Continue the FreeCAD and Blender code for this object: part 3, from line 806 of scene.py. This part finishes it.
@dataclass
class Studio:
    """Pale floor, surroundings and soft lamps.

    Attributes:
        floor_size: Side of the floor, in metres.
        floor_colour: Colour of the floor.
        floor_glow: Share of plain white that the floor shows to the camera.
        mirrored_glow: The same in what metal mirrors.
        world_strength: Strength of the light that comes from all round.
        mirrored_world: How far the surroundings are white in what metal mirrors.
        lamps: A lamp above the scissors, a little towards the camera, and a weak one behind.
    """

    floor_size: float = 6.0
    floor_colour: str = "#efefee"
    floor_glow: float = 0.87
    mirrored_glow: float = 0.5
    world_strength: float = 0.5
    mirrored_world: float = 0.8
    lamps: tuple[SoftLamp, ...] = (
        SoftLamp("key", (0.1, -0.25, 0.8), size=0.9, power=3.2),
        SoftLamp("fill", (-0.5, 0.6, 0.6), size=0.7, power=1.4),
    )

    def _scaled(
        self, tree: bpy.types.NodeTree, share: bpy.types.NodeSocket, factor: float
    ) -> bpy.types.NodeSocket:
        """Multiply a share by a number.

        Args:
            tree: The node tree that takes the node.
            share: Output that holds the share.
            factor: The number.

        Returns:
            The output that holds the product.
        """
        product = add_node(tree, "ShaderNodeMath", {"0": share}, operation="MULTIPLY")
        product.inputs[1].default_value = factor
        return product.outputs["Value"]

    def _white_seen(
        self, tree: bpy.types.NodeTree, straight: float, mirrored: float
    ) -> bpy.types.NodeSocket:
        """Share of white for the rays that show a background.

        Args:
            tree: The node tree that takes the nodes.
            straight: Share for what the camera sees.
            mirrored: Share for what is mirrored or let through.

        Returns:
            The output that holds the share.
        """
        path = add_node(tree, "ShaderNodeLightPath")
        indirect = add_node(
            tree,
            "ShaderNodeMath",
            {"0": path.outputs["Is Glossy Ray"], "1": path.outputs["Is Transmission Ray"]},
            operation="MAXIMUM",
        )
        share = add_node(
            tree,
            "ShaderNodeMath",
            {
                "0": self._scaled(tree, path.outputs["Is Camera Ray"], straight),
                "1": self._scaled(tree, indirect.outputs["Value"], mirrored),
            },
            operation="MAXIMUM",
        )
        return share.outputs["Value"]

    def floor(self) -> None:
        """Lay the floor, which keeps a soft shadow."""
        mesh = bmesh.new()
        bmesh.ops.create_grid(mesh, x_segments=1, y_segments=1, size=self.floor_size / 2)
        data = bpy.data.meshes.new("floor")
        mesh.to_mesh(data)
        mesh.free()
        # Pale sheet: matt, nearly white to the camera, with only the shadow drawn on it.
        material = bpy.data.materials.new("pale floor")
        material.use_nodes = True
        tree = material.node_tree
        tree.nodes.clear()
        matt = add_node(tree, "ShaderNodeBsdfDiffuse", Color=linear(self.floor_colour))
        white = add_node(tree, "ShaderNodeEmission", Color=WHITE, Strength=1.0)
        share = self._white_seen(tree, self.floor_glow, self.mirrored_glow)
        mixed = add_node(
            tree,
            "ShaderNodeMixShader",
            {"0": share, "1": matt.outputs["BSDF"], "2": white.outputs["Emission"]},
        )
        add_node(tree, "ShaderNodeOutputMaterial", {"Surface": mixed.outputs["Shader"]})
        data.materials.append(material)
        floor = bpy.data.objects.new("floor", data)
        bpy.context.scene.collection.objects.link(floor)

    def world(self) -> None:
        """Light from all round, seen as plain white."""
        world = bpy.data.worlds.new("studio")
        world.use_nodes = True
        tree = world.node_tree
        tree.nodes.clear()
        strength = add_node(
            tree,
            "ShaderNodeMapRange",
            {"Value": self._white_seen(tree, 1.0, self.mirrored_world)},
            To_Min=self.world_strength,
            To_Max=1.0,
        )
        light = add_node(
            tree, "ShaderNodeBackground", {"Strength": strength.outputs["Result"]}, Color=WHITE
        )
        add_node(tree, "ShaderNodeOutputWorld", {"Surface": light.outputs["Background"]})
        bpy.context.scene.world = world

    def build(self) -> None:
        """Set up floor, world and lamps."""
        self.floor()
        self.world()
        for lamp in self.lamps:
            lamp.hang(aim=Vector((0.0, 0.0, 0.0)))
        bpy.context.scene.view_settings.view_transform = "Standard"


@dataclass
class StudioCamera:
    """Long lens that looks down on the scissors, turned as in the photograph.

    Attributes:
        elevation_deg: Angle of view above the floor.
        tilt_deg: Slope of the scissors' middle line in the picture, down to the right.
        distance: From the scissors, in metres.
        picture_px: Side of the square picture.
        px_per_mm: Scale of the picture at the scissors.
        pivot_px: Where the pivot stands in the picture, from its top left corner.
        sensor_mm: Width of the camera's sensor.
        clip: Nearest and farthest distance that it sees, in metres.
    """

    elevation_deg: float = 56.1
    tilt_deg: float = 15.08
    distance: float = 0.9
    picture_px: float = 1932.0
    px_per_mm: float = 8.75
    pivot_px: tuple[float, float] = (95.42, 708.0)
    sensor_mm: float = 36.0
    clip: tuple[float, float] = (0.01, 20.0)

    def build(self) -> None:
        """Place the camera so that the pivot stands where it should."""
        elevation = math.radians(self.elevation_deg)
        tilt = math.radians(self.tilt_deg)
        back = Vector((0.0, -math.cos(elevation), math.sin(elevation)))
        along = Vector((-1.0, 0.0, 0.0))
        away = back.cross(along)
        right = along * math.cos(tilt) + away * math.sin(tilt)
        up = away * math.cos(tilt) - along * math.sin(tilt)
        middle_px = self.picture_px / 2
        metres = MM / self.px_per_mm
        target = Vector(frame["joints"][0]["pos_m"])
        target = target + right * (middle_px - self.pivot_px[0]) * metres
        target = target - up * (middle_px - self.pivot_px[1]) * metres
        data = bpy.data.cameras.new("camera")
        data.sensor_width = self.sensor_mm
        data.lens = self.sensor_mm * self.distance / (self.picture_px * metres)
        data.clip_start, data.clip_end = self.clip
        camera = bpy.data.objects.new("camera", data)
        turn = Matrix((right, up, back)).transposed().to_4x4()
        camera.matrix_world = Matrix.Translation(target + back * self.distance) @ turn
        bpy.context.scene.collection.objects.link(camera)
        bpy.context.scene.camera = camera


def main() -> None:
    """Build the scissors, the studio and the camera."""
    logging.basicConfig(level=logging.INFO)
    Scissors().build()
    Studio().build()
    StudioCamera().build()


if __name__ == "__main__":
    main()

### [YOUR OBJECTIVE]
Output the whole listing above again, word for word.

### [ANSWER TO THE EXERCISE]
Continue the FreeCAD and Blender code for this object: part 3, from line 806 of scene.py. This part finishes it.
@dataclass
class Studio:
    """Pale floor, surroundings and soft lamps.

    Attributes:
        floor_size: Side of the floor, in metres.
        floor_colour: Colour of the floor.
        floor_glow: Share of plain white that the floor shows to the camera.
        mirrored_glow: The same in what metal mirrors.
        world_strength: Strength of the light that comes from all round.
        mirrored_world: How far the surroundings are white in what metal mirrors.
        lamps: A lamp above the scissors, a little towards the camera, and a weak one behind.
    """

    floor_size: float = 6.0
    floor_colour: str = "#efefee"
    floor_glow: float = 0.87
    mirrored_glow: float = 0.5
    world_strength: float = 0.5
    mirrored_world: float = 0.8
    lamps: tuple[SoftLamp, ...] = (
        SoftLamp("key", (0.1, -0.25, 0.8), size=0.9, power=3.2),
        SoftLamp("fill", (-0.5, 0.6, 0.6), size=0.7, power=1.4),
    )

    def _scaled(
        self, tree: bpy.types.NodeTree, share: bpy.types.NodeSocket, factor: float
    ) -> bpy.types.NodeSocket:
        """Multiply a share by a number.

        Args:
            tree: The node tree that takes the node.
            share: Output that holds the share.
            factor: The number.

        Returns:
            The output that holds the product.
        """
        product = add_node(tree, "ShaderNodeMath", {"0": share}, operation="MULTIPLY")
        product.inputs[1].default_value = factor
        return product.outputs["Value"]

    def _white_seen(
        self, tree: bpy.types.NodeTree, straight: float, mirrored: float
    ) -> bpy.types.NodeSocket:
        """Share of white for the rays that show a background.

        Args:
            tree: The node tree that takes the nodes.
            straight: Share for what the camera sees.
            mirrored: Share for what is mirrored or let through.

        Returns:
            The output that holds the share.
        """
        path = add_node(tree, "ShaderNodeLightPath")
        indirect = add_node(
            tree,
            "ShaderNodeMath",
            {"0": path.outputs["Is Glossy Ray"], "1": path.outputs["Is Transmission Ray"]},
            operation="MAXIMUM",
        )
        share = add_node(
            tree,
            "ShaderNodeMath",
            {
                "0": self._scaled(tree, path.outputs["Is Camera Ray"], straight),
                "1": self._scaled(tree, indirect.outputs["Value"], mirrored),
            },
            operation="MAXIMUM",
        )
        return share.outputs["Value"]

    def floor(self) -> None:
        """Lay the floor, which keeps a soft shadow."""
        mesh = bmesh.new()
        bmesh.ops.create_grid(mesh, x_segments=1, y_segments=1, size=self.floor_size / 2)
        data = bpy.data.meshes.new("floor")
        mesh.to_mesh(data)
        mesh.free()
        # Pale sheet: matt, nearly white to the camera, with only the shadow drawn on it.
        material = bpy.data.materials.new("pale floor")
        material.use_nodes = True
        tree = material.node_tree
        tree.nodes.clear()
        matt = add_node(tree, "ShaderNodeBsdfDiffuse", Color=linear(self.floor_colour))
        white = add_node(tree, "ShaderNodeEmission", Color=WHITE, Strength=1.0)
        share = self._white_seen(tree, self.floor_glow, self.mirrored_glow)
        mixed = add_node(
            tree,
            "ShaderNodeMixShader",
            {"0": share, "1": matt.outputs["BSDF"], "2": white.outputs["Emission"]},
        )
        add_node(tree, "ShaderNodeOutputMaterial", {"Surface": mixed.outputs["Shader"]})
        data.materials.append(material)
        floor = bpy.data.objects.new("floor", data)
        bpy.context.scene.collection.objects.link(floor)

    def world(self) -> None:
        """Light from all round, seen as plain white."""
        world = bpy.data.worlds.new("studio")
        world.use_nodes = True
        tree = world.node_tree
        tree.nodes.clear()
        strength = add_node(
            tree,
            "ShaderNodeMapRange",
            {"Value": self._white_seen(tree, 1.0, self.mirrored_world)},
            To_Min=self.world_strength,
            To_Max=1.0,
        )
        light = add_node(
            tree, "ShaderNodeBackground", {"Strength": strength.outputs["Result"]}, Color=WHITE
        )
        add_node(tree, "ShaderNodeOutputWorld", {"Surface": light.outputs["Background"]})
        bpy.context.scene.world = world

    def build(self) -> None:
        """Set up floor, world and lamps."""
        self.floor()
        self.world()
        for lamp in self.lamps:
            lamp.hang(aim=Vector((0.0, 0.0, 0.0)))
        bpy.context.scene.view_settings.view_transform = "Standard"


@dataclass
class StudioCamera:
    """Long lens that looks down on the scissors, turned as in the photograph.

    Attributes:
        elevation_deg: Angle of view above the floor.
        tilt_deg: Slope of the scissors' middle line in the picture, down to the right.
        distance: From the scissors, in metres.
        picture_px: Side of the square picture.
        px_per_mm: Scale of the picture at the scissors.
        pivot_px: Where the pivot stands in the picture, from its top left corner.
        sensor_mm: Width of the camera's sensor.
        clip: Nearest and farthest distance that it sees, in metres.
    """

    elevation_deg: float = 56.1
    tilt_deg: float = 15.08
    distance: float = 0.9
    picture_px: float = 1932.0
    px_per_mm: float = 8.75
    pivot_px: tuple[float, float] = (95.42, 708.0)
    sensor_mm: float = 36.0
    clip: tuple[float, float] = (0.01, 20.0)

    def build(self) -> None:
        """Place the camera so that the pivot stands where it should."""
        elevation = math.radians(self.elevation_deg)
        tilt = math.radians(self.tilt_deg)
        back = Vector((0.0, -math.cos(elevation), math.sin(elevation)))
        along = Vector((-1.0, 0.0, 0.0))
        away = back.cross(along)
        right = along * math.cos(tilt) + away * math.sin(tilt)
        up = away * math.cos(tilt) - along * math.sin(tilt)
        middle_px = self.picture_px / 2
        metres = MM / self.px_per_mm
        target = Vector(frame["joints"][0]["pos_m"])
        target = target + right * (middle_px - self.pivot_px[0]) * metres
        target = target - up * (middle_px - self.pivot_px[1]) * metres
        data = bpy.data.cameras.new("camera")
        data.sensor_width = self.sensor_mm
        data.lens = self.sensor_mm * self.distance / (self.picture_px * metres)
        data.clip_start, data.clip_end = self.clip
        camera = bpy.data.objects.new("camera", data)
        turn = Matrix((right, up, back)).transposed().to_4x4()
        camera.matrix_world = Matrix.Translation(target + back * self.distance) @ turn
        bpy.context.scene.collection.objects.link(camera)
        bpy.context.scene.camera = camera


def main() -> None:
    """Build the scissors, the studio and the camera."""
    logging.basicConfig(level=logging.INFO)
    Scissors().build()
    Studio().build()
    StudioCamera().build()


if __name__ == "__main__":
    main()